Espenberg Maars
A maar is to a volcano as is an inverted mole hill to a mountain. It's an eruption that started off with a bang but then ran out of steam and sort of collapsed back into itself.
A maar forms when a pipe of molten lava eats its way up from the depths to breach the ground surface. In most or all instances there is a violent initial explosion just as the maar vents to the surface. This explosion occurs when steam is formed by the molten rock contacting near-surface ground water. Then the resulting steam pressure becomes great enough to blow away the overlying rocks.
Early inhabitants of the Seward Peninsula had several opportunities to see maars form. These maars were created on the low plain between Shishmaref and Cape Espenberg at the northeast tip of the Seward Peninsula, just across the sound from Kotzebue. One maar formed about 9,300 years ago. Another erupted 13,000 years ago, and others were created as early as 200,000 years ago.

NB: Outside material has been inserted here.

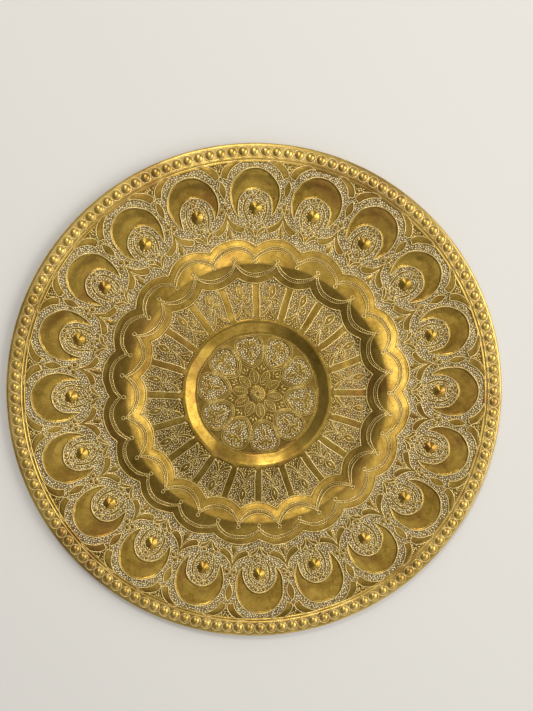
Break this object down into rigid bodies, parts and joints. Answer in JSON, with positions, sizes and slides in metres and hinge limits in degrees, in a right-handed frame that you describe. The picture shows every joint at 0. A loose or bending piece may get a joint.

All that remains today are the shallow, near-circular lakes that are characteristic of maars. Typically, maar eruptions belch steam, smoke and rocks only for a few days and then they grow quiescent and the vents fill with water to form permanent lakes.
That the lakes near Cape Espenberg are truly of eruptive origin is demonstrated by the rocks found around the rims of the water-filled craters. These rocks are conglomerations of volcanic ash and soil and also pieces of subsurface rock broken away from the pipe wall and carried up along it to be forcibly ejected onto the rim.